Cyber-criminals have been quick to capitalise on exploiting these devices with limited security, and as such we have seen a massive explosion in the use of mobile malware.

Malware is a type malicious software designed specifically to target smartphones and tablets. It can be weaponised with traditional computer malware if the target has a mobile interface.

There are lots of different types of mobile malware available, some more harmful than others, the most common types are:

  • Spyware – Spyware is often loaded as a program on your device and secretly monitors your activity, location and login details before relaying this confidential information back to a third party
  • Trojans – Trojans infect devices by attaching themselves to seemingly harmless or legitimate programs that are installed within the app then carry out malicious actions.
  • Ransomware – Ransomware is a type of malware that will encrypt a user’s data and then hold it for “ransom” until payment is made to the attacker.
  • Viruses – Viruses are closely related to Trojans and can be installed on a device in a number of ways. They are often highly destructive and often irreparable.
  • Keyloggers – Keyloggers sit on a user’s device and log all keystrokes in an attempt to find valuable information.
  • Bank Trojans – This type of malware combines a trojan and keylogger attack and is a favoured method of the hackers. It often intercepts a user’s legitimate banking app or trick users into downloading fraudulent banking apps.
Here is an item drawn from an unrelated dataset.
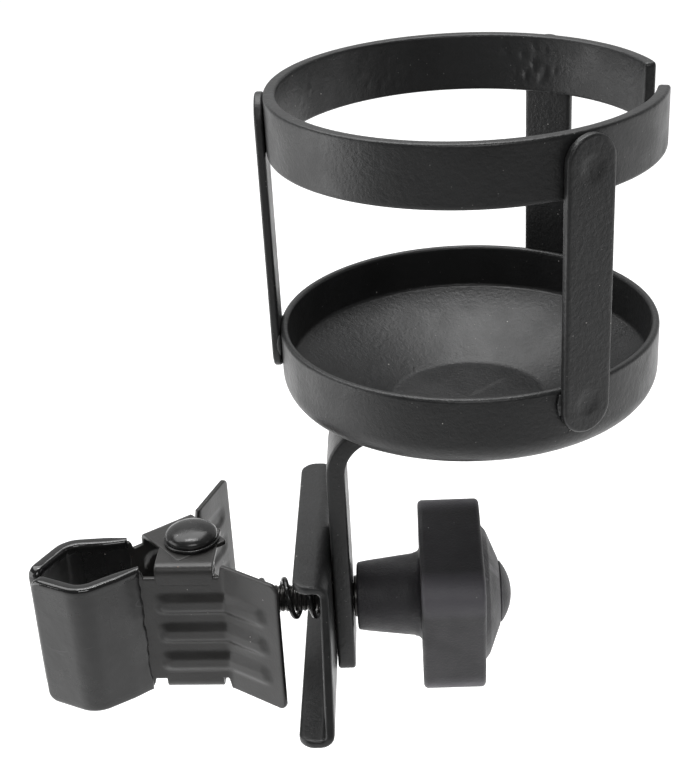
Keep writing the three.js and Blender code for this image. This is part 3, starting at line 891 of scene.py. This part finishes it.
def jaw(far):
    """One pressed jaw: its side, waist, ribs and wing, with both ears joined on."""
    route = jaw_route()
    notch_in = route.at(0, WAIST[0] + 0.6 * MM)
    ear_in = route.at(0, EAR_FROM, notch_in)
    ear_out = route.at(0, EAR_TO, ear_in)
    notch_out = ear_out + 2.0 * MM
    ribs_end = notch_out + (route.length - notch_out) * 0.74
    soft = 0.45 * MM
    turns = [np.linspace(a - 0.8 * MM, a + 0.8 * MM, 7) for a in (notch_in, ear_in, ear_out, notch_out)]
    s = stations(route.length, 0.5 * MM, soft, turns)

    def between(a, b, x, ease=0.5 * MM):
        return smooth(a - ease, a + ease, x) * (1 - smooth(b - ease, b + ease, x))

    height = np.where(s < notch_in, DIPPED_HALF, CLIP_HALF)
    height = height - (height - NOTCH_HALF) * between(notch_in, notch_out, s)
    height = height - (NOTCH_HALF - EAR_NOTCH_HALF) * between(ear_in + 0.8 * MM, ear_out - 0.8 * MM, s)
    height = height - corner_inset(route.length - s, 2.2 * MM)
    rows = [(RIB_SHIFT if far else -RIB_SHIFT) + k * RIB_PITCH for k in (-1, 0, 1)]

    def relief(S, W, side):
        push = np.zeros_like(S)
        for row in rows:
            first, last = ear_in + 0.4 * MM + RIB_HALF, ribs_end - RIB_HALF
            past = np.maximum(np.maximum(first - S, S - last), 0) * 0.8
            d = (np.abs(W - row) ** 3 + past ** 3) ** (1 / 3)
            crown = RIB_HALF * (0.45 - 0.30 * smooth(-1.5 * MM, 1.5 * MM, W - row))
            push -= RIB_HEIGHT * (1 - smooth(crown, RIB_HALF * 1.25, d))
        return push * (1 - 0.25 * smooth(notch_out, ribs_end, S))

    def place(S, W, T):
        p, n = route.point(S), route.normal(S)
        return clip_point(p[..., 0] + n[..., 0] * T, p[..., 1] + n[..., 1] * T, W, far)

    name = "far" if far else "near"
    sheet = sheet_piece(f"jaw_{name}_sheet", s, -height, height, CLIP_SHEET / 2, soft, place, 96, relief, 45)
    join([sheet] + [ear(f"ear_{name}_{k}", side, far) for k, side in ((0, 1), (1, -1))])
    fit(sheet, "powder_coat", "clip_" + name, "jaw_" + name, finish="clip_paint")


def join(parts):
    """Joins meshes into the first one."""
    work = bmesh.new()
    for part in parts:
        work.from_mesh(part.data)
    work.to_mesh(parts[0].data)
    work.free()
    for part in parts[1:]:
        bpy.data.objects.remove(part)


def ear(name, side, far):
    """The top or bottom ear of one jaw: it folds off the side and ends in a lug over the pivot."""
    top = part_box("jaw_far" if far else "jaw_near")[1].z - BOLT_Z
    level = top - CLIP_SHEET / 2
    bend = 1.7 * MM
    route = Route(rounded([(-SIDE, EAR_ROOT), (-SIDE, level), (EAR_REACH, level)], [bend], 16))
    soft = 0.42 * MM
    s = stations(route.length, 0.6 * MM, soft)
    inset = corner_inset(route.length - s, 1.0 * MM)
    low, high = EAR_FROM + inset, EAR_TO - inset

    def place(S, W, T):
        p, n = route.point(S), route.normal(S)
        return clip_point(W, p[..., 0] + n[..., 0] * T, side * (p[..., 1] + n[..., 1] * T), far)

    return sheet_piece(name, s, low, high, CLIP_SHEET / 2 - 0.01 * MM, soft, place, 30, None, 45)


def dip(far):
    """The vinyl sock over one jaw, with a slightly wandering end."""
    route = jaw_route()
    tip, corner = np.array(JAW_TIP), np.array(JAW_CORNER)
    outward = (tip - corner) / np.linalg.norm(tip - corner)
    covered = route.p[:np.argmax(route.p[:, 0] > DIP_END) + 1]
    sock = Route(np.concatenate([[tip + outward * VINYL], covered]))
    half = CLIP_SHEET / 2 + VINYL
    soft = 1.15 * MM
    s = stations(sock.length, 0.6 * MM, soft)
    random = np.random.default_rng(5 if far else 3)
    waves = [(random.uniform(0.08, 0.20) * MM, random.uniform(0, TAU), k) for k in (2, 3, 5, 9)]
    edge = CLIP_HALF - corner_inset(s, 3.0 * MM)
    thin = half - 0.55 * MM * smooth(sock.length - 7 * MM, sock.length, s)[:, None]

    def place(S, W, T):
        wander = sum(a * np.sin(k * W / (20 * MM) * math.pi + q) for a, q, k in waves)
        shift = S + wander * smooth(0.8, 1.0, S / sock.length)
        p, n = sock.point(shift), sock.normal(shift)
        return clip_point(p[..., 0] + n[..., 0] * T, p[..., 1] + n[..., 1] * T, W, far)

    def relief(S, W, side):
        sag = 0.06 * MM * np.sin(W / (7 * MM)) * np.sin(S / (9 * MM) + 1.0)
        return sag * smooth(0, 4 * MM, CLIP_HALF - np.abs(W))

    name = "far" if far else "near"
    piece = sheet_piece(f"dip_{name}_sock", s, -edge, edge, thin, soft, place, 56, relief, 60)
    fit(piece, "dipped_vinyl", "clip_" + name, "dip_" + name)


def rivet():
    low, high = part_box("rivet")
    head = (high.x - low.x) / 2
    top = high.z - BOLT_Z
    washer_low, under = (edge.z - BOLT_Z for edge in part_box("rivet_washer_top"))
    arc = np.linspace(0, math.pi / 2, 14)
    dome = [(head * math.cos(a), under + 0.7 * MM + (top - under - 0.7 * MM) * math.sin(a)) for a in arc]
    dome = [(head - 0.35 * MM, under), (head, under + 0.3 * MM)] + dome
    dome[-1] = (NEAR_AXIS, top)
    pin = 3.1 * MM
    lower = [(r, -h) for r, h in dome[::-1]]
    piece = turned("rivet_pin", lower + [(pin, -under), (pin, under)] + dome, "z", PIVOT, 96, sharp=45)
    fit(piece, "black_steel", "clip_near", "rivet")
    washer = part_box("rivet_washer_top")[1].x - PIVOT.x
    for side, name in ((1, "top"), (-1, "bottom")):
        ring = rounded([
            (pin, side * washer_low),
            (washer, side * washer_low),
            (washer, side * under),
            (pin, side * under),
            (pin, side * washer_low),
        ], [0.25 * MM, 0.3 * MM, 0], 5)
        disc = turned("washer_" + name, ring, "z", PIVOT, 96)
        fit(disc, "black_steel", "clip_near", "rivet_washer_" + name)


def torsion_spring():
    low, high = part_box("torsion_spring")
    wire_radius = 0.65 * MM
    radius = 5 * MM
    start, end = low.z - BOLT_Z + wire_radius, high.z - BOLT_Z - wire_radius
    coil = helix(radius, start, end, 3.5, 0.4, 150)
    u, v, z = coil[:, 1], coil[:, 2], coil[:, 0]
    points = clip_point(u, v, z, False)
    spring = wire("return_spring", points, wire_radius)
    fit(spring, "dark_zinc", "clip_near", "torsion_spring")


ring_band()
tray()
for strap_node, strap_angle in STRAP_ANGLES.items():
    strap(strap_node, strap_angle)
arm_bar()
tongue_welds()
strap_welds()
spreader_plate()
eye_bolt()
coil_spring()
knob()
for far_side in (False, True):
    jaw(far_side)
    dip(far_side)
rivet()
torsion_spring()


# ---- floor, light and camera ----
def fade_back(tree, coords, reach, strength, socket):
    """Raises a socket smoothly between two strengths as Y runs from the front to the back."""
    kinds = ("TexCoord", "SeparateXYZ", "MapRange")
    source, split, fade = (tree.nodes.new("ShaderNode" + kind) for kind in kinds)
    fade.interpolation_type = "SMOOTHSTEP"
    for key, value in zip(("From Min", "From Max", "To Min", "To Max"), reach + strength):
        fade.inputs[key].default_value = value
    tree.links.new(source.outputs[coords], split.inputs["Vector"])
    tree.links.new(split.outputs["Y"], fade.inputs["Value"])
    tree.links.new(fade.outputs["Result"], socket)


def floor():
    """A plain floor that glows as painted light, dim in front and bright behind, low enough for the cup to
    swing past it all the way round.
    """
    size = 6.0
    mesh = bpy.data.meshes.new("floor")
    z = BOLT_Z - math.hypot(CUP_RADIUS, RING_HIGH.z - BOLT_Z) - 3 * MM
    corners = [(-size, -size, z), (size, -size, z), (size, size, z), (-size, size, z)]
    mesh.from_pydata(corners, [], [(0, 1, 2, 3)])
    plane = bpy.data.objects.new("floor", mesh)
    bpy.context.scene.collection.objects.link(plane)
    material = bpy.data.materials.new("floor")
    material.use_nodes = True
    shader = material.node_tree.nodes["Principled BSDF"]
    shader.inputs["Base Color"].default_value = (0.62, 0.62, 0.62, 1)
    shader.inputs["Roughness"].default_value = 0.9
    shader.inputs["Emission Color"].default_value = (1, 1, 1, 1)
    # Painted light: the floor glows, its emission rising from dim in front to bright behind.
    fade_back(material.node_tree, "Object", (-0.40, 0.0), (0.03, 0.74), shader.inputs["Emission Strength"])
    mesh.materials.append(material)


def area_light(name, place, target, size, power):
    data = bpy.data.lights.new(name, "AREA")
    data.shape = "RECTANGLE"
    data.size, data.size_y = size
    data.energy = power
    light = bpy.data.objects.new(name, data)
    light.location = place
    light.rotation_euler = (Vector(target) - Vector(place)).to_track_quat("-Z", "Y").to_euler()
    bpy.context.scene.collection.objects.link(light)


def surroundings():
    """A white surround that is dark in front of the object and bright behind it."""
    world = bpy.data.worlds.new("studio")
    world.use_nodes = True
    background = world.node_tree.nodes["Background"]
    background.inputs["Color"].default_value = (1, 1, 1, 1)
    fade_back(world.node_tree, "Generated", (-0.2, 0.9), (0.05, 0.6), background.inputs["Strength"])
    bpy.context.scene.world = world


def camera():
    """The camera stands in front and above, tipped a little to one side."""
    data = bpy.data.cameras.new("camera")
    data.lens = 69.73
    data.sensor_width = 36
    data.clip_start = 0.01
    eye = bpy.data.objects.new("camera", data)
    right = Vector((0.99866, 0.01413, -0.04988))
    up = Vector((0.03804, 0.45410, 0.89014))
    back = Vector((0.03523, -0.89084, 0.45295))
    place = Vector((-17.44, -354.857, 184.124)) * MM
    eye.matrix_world = Matrix((
        (right.x, up.x, back.x, place.x),
        (right.y, up.y, back.y, place.y),
        (right.z, up.z, back.z, place.z),
        (0, 0, 0, 1),
    ))
    bpy.context.scene.collection.objects.link(eye)
    bpy.context.scene.camera = eye


floor()
area_light("left", (-0.75, -0.10, 0.02), (0, 0, -0.05), (0.45, 0.5), 2.1)
area_light("right", (0.75, -0.05, 0.02), (0, 0, -0.05), (0.45, 0.5), 0.5)
area_light("overhead", (-0.30, 0.35, 0.95), (-0.30, 0.33, 0), (1.3, 0.9), 13.5)
area_light("front", (0.05, -0.75, 0.55), (0, 0, -0.05), (0.5, 0.3), 2.3)
area_light("strip", (-0.06, 0.02, 0.85), (-0.06, 0.01, 0), (0.5, 0.06), 2.4)
surroundings()
camera()
bpy.context.scene.view_settings.view_transform = "Standard"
How to protect yourself from mobile malware

  1. Use secure Wi-Fi

Public Wi-Fi requires no authentication to establish a network connection, allowing hackers direct access to unsecured devices on the same unencrypted open network. Always use password-protected Wi-Fi connections to stop unwanted third parties from snooping on your activity or carrying out attacks on your device.


  1. Regularly check your apps

If you see any suspicious apps running on your phone, you should delete these immediately. Signs that your phone might be infected with malware include a decreased battery life or an increase in data use. It’s also important to keep your apps and device up to date as cyber-criminals will use any vulnerabilities within the device to hack into your phone.
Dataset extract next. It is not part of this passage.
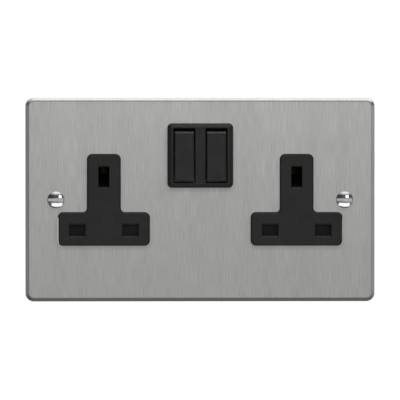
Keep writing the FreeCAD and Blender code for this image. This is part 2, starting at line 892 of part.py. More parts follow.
def rear_cover():
    """Rear shell with pillars, supports and a bay for the three terminals."""
    outer = extrude_y(case_corners(0), case_split_y, cover_back)
    outer = outer.makeChamfer(cover_edge, edges_at(outer, cover_back))
    bay_top = terminal_top_z + pocket_gap + bay_wall
    bay_front = terminal_front_y - bay_floor
    bay = block((-bay_half_width, bay_half_width), (bay_front, cover_back),
                (case_bottom_z, bay_top))
    hollow = extrude_y(case_corners(case_wall), case_split_y, earth_back).cut(bay)
    pillars = []
    for x, z in cover_screw_places():
        pillars.append(extrude_y(rectangle(x, z, boss_width, boss_width),
                                 case_split_y, earth_back))
    for x, z, top in support_places():
        pillars.append(extrude_y(rectangle(x, z, post_width, post_width), top, earth_back))
    body = outer.cut(hollow.cut(pillars))
    pocket = terminal_width / 2 + pocket_gap
    for name, x in terminal_centres().items():
        body = body.cut(block((x - pocket, x + pocket),
                              (terminal_front_y, cover_back + overrun),
                              (case_bottom_z - overrun, terminal_top_z + pocket_gap)))
        front = strip_level(name)
        half = strip_width / 2 + plate_gap
        back = front + strip_thickness + (0 if name == "earth" else plate_gap)
        body = body.cut(block((x - half, x + half), (front - plate_gap, back),
                              (terminal_top_z, bay_top + overrun)))
    for x, z in cover_screw_places():
        body = body.cut(rod_y(cover_screw_r + plate_gap, x, z, case_split_y, cover_back))
    return body.cut(back_relief(bay_top)).removeSplitter()


def back_relief(bay_top):
    """Shallow relief that leaves the back's rim, earth humps, screw seats and terminal bay."""
    floor = cover_back - relief_depth
    end = cover_back + overrun
    panel = extrude_y(case_corners(relief_rim), floor, end)
    standing = [block((-bay_half_width, bay_half_width), (floor, end),
                      (case_bottom_z, bay_top))]
    raised = [(x, earth_pin_z, hump_width / 2) for x in socket_centres().values()]
    raised += [(x, z, screw_seat_width / 2) for x, z in cover_screw_places()]
    for x, z, half in raised:
        standing.append(extrude_y(bevelled_square(x, z, half, raised_bevel), floor, end))
    return panel.cut(standing)


def support_places():
    """Posts on the cover's floor that hold the strips: X, Z and the level of each top."""
    left = socket_centres()["left"]
    right = socket_centres()["right"]
    half_pins = pin_spacing / 2
    below = pin_line_z + clip_half + post_margin
    knife_post = switch_z + (feed_above_knife - feed_below_knife) / 2
    return [
        (left + half_pins, outlet_z, bus_back),
        (left + half_pins, below, bus_back),
        (right + half_pins, outlet_z, bus_back),
        (right + half_pins, below, bus_back),
        (left - half_pins, neutral_top_z - neutral_width / 2, neutral_back),
        (right - half_pins, neutral_top_z - neutral_width / 2, neutral_back),
        (-rocker_spacing / 2, outlet_z, bus_back),
        (rocker_spacing / 2, outlet_z, bus_back),
        (-rocker_spacing / 2, knife_post, bus_back),
        (rocker_spacing / 2, knife_post, bus_back),
    ]


def cover_screw(x, z):
    """Pan-headed screw from the rear cover into a boss of the front moulding."""
    tip = case_split_y - cover_screw_bite + pin_end_gap
    head_end = cover_back + cover_screw_head
    body = rod_y(cover_screw_r, x, z, tip, cover_back)
    body = body.fuse(rod_y(cover_screw_head_r, x, z, cover_back, head_end))
    slot = cover_screw_slot / 2
    return body.cut(block((x - slot, x + slot),
                          (head_end - cover_screw_head / 2, head_end + overrun),
                          (z - cover_screw_head_r - overrun, z + cover_screw_head_r + overrun)))


def fixing_screw(side):
    """M3.5 screw with a raised slotted head that sits in the plate's countersink."""
    x = side * fixing_spacing / 2
    top = plate_front - fixing_head_rise
    neck = plate_front + fixing_head_r - fixing_shank_r
    end = plate_front + fixing_length
    crown = fixing_head_r * fixing_crown_share
    profile = [
        (0, top),
        (crown, top),
        (fixing_head_r, plate_front),
        (fixing_shank_r, neck),
        (fixing_shank_r, 0),
        (fixing_thread_r, 0),
        (fixing_thread_r, end),
        (0, end),
    ]
    body = turned(profile, x, 0)
    return body.cut(block((x - fixing_head_r - overrun, x + fixing_head_r + overrun),
                          (top - overrun, top + fixing_slot_depth),
                          (-fixing_slot_width / 2, fixing_slot_width / 2)))


def build():
    """Every piece by its node name."""
    nodes = {
        "front_plate": front_plate(),
        "front_moulding": front_moulding(),
        "rear_cover": rear_cover(),
        "neutral_bar": neutral_bar(),
        "live_feed": live_feed(),
        "earth_bar": earth_bar(),
        "cover_screws": Part.makeCompound([cover_screw(x, z) for x, z in cover_screw_places()]),
        "fixing_screws": Part.makeCompound([fixing_screw(side) for side in (-1, 1)]),
    }
    for name, x in socket_centres().items():
        side = -1 if name == "left" else 1
        nodes["shutter_" + name] = shutter(x)
        nodes["shutter_spring_" + name] = shutter_spring(x)
        nodes["neutral_clip_" + name] = flat_pin_clip(x - pin_spacing / 2, neutral_front)
        nodes["live_clip_" + name] = flat_pin_clip(x + pin_spacing / 2, bus_front)
        nodes["earth_clip_" + name] = earth_pin_clip(x)
        nodes["live_outlet_" + name] = live_outlet(name)
        nodes["earth_strap_" + name] = earth_strap(side)
    for name, x in switch_centres().items():
        nodes["rocker_" + name] = rocker(x)
        nodes["plunger_" + name] = plunger(x)
        nodes["plunger_spring_" + name] = plunger_spring(x)
        nodes["rocking_contact_" + name] = rocking_contact(x)
        nodes["moving_tip_" + name] = moving_tip(x)
        nodes["fixed_tip_" + name] = contact_tip(x, outlet_z, bus_front, -fixed_tip_height)
    for name in terminal_centres():
        nodes["terminal_" + name] = terminal_block(name)
        nodes["terminal_screw_" + name] = terminal_screw(name)
    return nodes


os.makedirs("parts", exist_ok=True)
for node, shape in build().items():
    shape.exportStep("parts/" + node + ".step")
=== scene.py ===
import json
import logging
import math
from dataclasses import dataclass
from enum import Enum

import bmesh
import bpy
from mathutils import Matrix, Vector


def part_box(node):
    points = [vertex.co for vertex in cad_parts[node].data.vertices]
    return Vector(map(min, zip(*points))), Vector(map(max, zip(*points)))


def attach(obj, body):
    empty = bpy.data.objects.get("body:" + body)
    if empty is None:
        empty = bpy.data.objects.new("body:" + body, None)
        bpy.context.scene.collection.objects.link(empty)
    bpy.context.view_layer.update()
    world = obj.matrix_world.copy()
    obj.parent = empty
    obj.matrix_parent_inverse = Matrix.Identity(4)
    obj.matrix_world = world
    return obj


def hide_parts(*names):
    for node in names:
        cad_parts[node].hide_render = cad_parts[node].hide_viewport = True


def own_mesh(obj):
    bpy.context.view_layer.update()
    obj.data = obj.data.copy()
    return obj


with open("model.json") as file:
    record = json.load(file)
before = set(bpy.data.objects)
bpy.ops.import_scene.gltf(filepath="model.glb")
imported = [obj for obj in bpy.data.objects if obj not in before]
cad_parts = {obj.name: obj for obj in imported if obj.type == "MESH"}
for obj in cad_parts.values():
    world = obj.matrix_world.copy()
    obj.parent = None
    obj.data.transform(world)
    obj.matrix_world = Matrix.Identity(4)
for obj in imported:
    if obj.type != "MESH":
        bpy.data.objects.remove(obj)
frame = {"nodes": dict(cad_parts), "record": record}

LOG = logging.getLogger("twin_socket")
MM = 0.001

# Turns a screw that stands along Z so that it points along Y, into the wall.
INTO_WALL = Matrix.Rotation(-math.pi / 2, 4, "X")

# Noise seldom leaves this span, so it is spread from here over the whole of 0 to 1.
NOISE_SPAN = (0.3, 0.7)
NOISE_ROUGHNESS = 0.55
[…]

  1. Install Anti-Virus Software

One of the most important ways to protect yourself against malware and cyberattacks is through the installation of up to date anti-virus software. Anti-virus software is the first line of defence in detecting threats on your mobile and blocking unauthorised users from gaining access.
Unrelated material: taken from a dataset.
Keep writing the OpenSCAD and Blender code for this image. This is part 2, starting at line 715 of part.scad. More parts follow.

  1. Check and update your phone settings

Phone settings can be changed to prevent installation of content that isn’t from trusted sources. Your phone should notify you before downloading any app to ensure you are restricted from unwanted activity. Make sure you auto-lock your phone and have a strong password in case it is lost or stolen. This can help keep your personal data private. Another good practice is disabling the “Wi-Fi auto connect” feature so your phone will only connect to previously known Wi-Fi networks.


  1. Don’t click on suspicious links or open attachments

The device may have changed, but the threat remains the exact same. Phishing scams trick people into opening emails or clicking on a link which may appear to come from a legitimate business or reputable source. The link may direct you to a fake website where you are prompted to enter your personal details or take you to a website that directly infects your computer with ransomware. If in doubt, don’t click the link.


  1. Only Install apps from trusted sources

Only download apps from trustworthy sources. The free ones are often a sure-fire delivery method of malware. Take the time to research both the app and its publishers and read reviews from other users to make sure the app is legitimate and worth downloading. It is also important to be cautious of any links received in an email or text message as they may trick you into downloading an app from a third party or unknown source.